En nuestro país, como en el resto del mundo, la falta de seguridad pública adquiere características alarmantes. Por lo tanto, la preocupación del presidente Ernesto Zedillo por asegurar una coordinación adecuada en este terreno entre los estados y la Federación se justifica ampliamente, así como su deseo de mejorar las leyes para hacer frente a los nuevos desafíos planteados, por ejemplo, por el enorme desarrollo del narcotráfico y del lavado de dinero, como resultado de las transformaciones económicas realizadas con la globalización y el predominio del capital financiero. Lo que quizá sea más discutible es la tentación, también mundial, de encarar el problema de la delincuencia y de la inseguridad desde el punto de vista predominante, si no exclusivo, de la asignación de más recursos a las fuerzas y organizaciones encargadas de mantener el orden.
En efecto, la creciente inseguridad tiene un claro origen social y es lógico que si aumenta la pobreza y la desocupación, mientras la inseguridad en el trabajo pasa a ser la regla, aumentarán la miseria moral, el desamparo de los más débiles, la prostitución, los delitos contra la propiedad y las personas.
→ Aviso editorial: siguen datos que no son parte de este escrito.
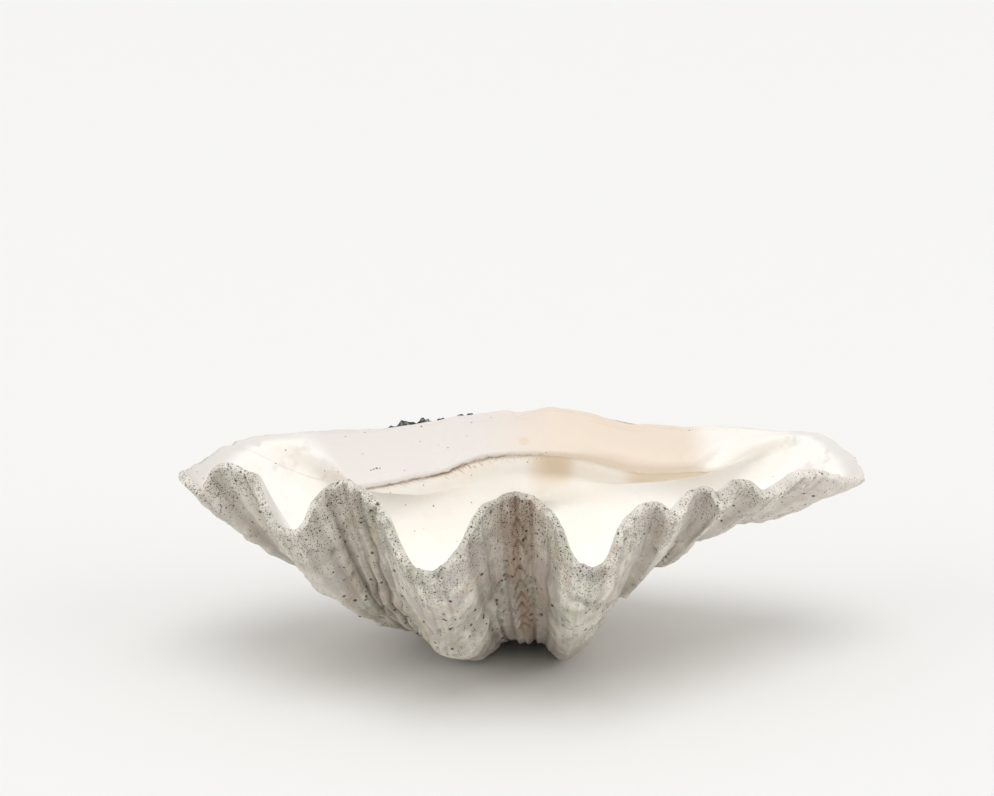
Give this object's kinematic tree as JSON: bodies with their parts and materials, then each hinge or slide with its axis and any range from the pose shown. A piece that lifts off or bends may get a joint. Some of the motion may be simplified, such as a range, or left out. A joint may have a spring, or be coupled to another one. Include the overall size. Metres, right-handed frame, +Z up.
{
  "type": "giant clam shell",
  "caption": "Single valve of a giant clam with deep radial folds, a wavy free margin and a thick hinge plate, lying hollow side up.",
  "frame": {"origin": "middle of the bounding box, on the surface the valve rests on", "axes": "+X along the hinge line, -Y towards the free margin, +Z up out of the hollow"},
  "size_m": [0.3636, 0.2258, 0.1174],
  "materials": {
    "shell": "matt chalky grey-white outside with pits, creamy porcelain-like inside, brown stain under the hinge plate"
  },
  "bodies": {
    "root": {"valve": "shell"}
  },
  "joints": []
}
Al mismo tiempo, la desregulación del sistema bancario y la repatriación de capitales fugados al exterior, sobre cuya procedencia no se indaga, favorece al dinero ``sucio'' o ``negro'' y estimula la violación de las leyes por parte de los delincuentes con guantes (no demasiado) blancos, cuyos capitales forman una parte conspicua de la masa de capital financiero que actúa especulativamente en las Bolsas y los mercados.
En Estados Unidos, por ejemplo, mientras se desmantela el Estado del bienestar social y el mínimo de seguridad social de que disponían los más pobres, se expulsa a los inmigrantes y se construyen a toda marcha nuevas cárceles, pues las actuales están abarrotadas, pero los delitos siguen aumentando. En Inglaterra, el gobierno ha llegado incluso a fletar un barco para que sirva de cárcel, ya que los establecimientos penitenciarios no dan abasto y en otros países los gastos policiales, mucho mayores que en el pasado, no alcanzan tampoco a hacer baja la curva delictiva. Por el contrario, muchas veces los delitos son cometidos, sobre todo en nuestro continente, por las mismas policías que deben impedirlos y el aumento de la omnipotencia de ellas lleva aparejado un crecimiento de la corrupción, el abuso, la impunidad, los secuestros.
Si el sistema escolástico está en crisis, si la pobreza obliga a emigrar y destroza las familias, si el mundo rural tradicional se disuelve bajo el impacto de las importaciones, de los bajos precios de las materias primas agrícolas, los altos de los insumos, y de la privatización de las tierras, difícilmente se reducirán los delitos de portación de armas prohibidas o los que atentan contra la salud, que se han cuadruplicado desde que comenzó la crisis provocada por la política neoliberal tan deprecada incluso por el partido oficial, pero que sigue causando estragos. ¿Acaso el ``fujichoc'' en Perú no aumentó la violencia y el narcotráfico e igual cosa no sucedió en Bolivia, al extremo de implicar, en ambos países, en el narcotráfico a altos personajes militares y políticos?
No son los recursos los que faltan. El problema reside en dónde se utilizan y en cómo y quién los administra. Los problemas sociales de violencia, prostitución, droga, etc., no tienen exclusivamente una solución policial y requieren, por el contrario, un cambio de clima económico, moral y político.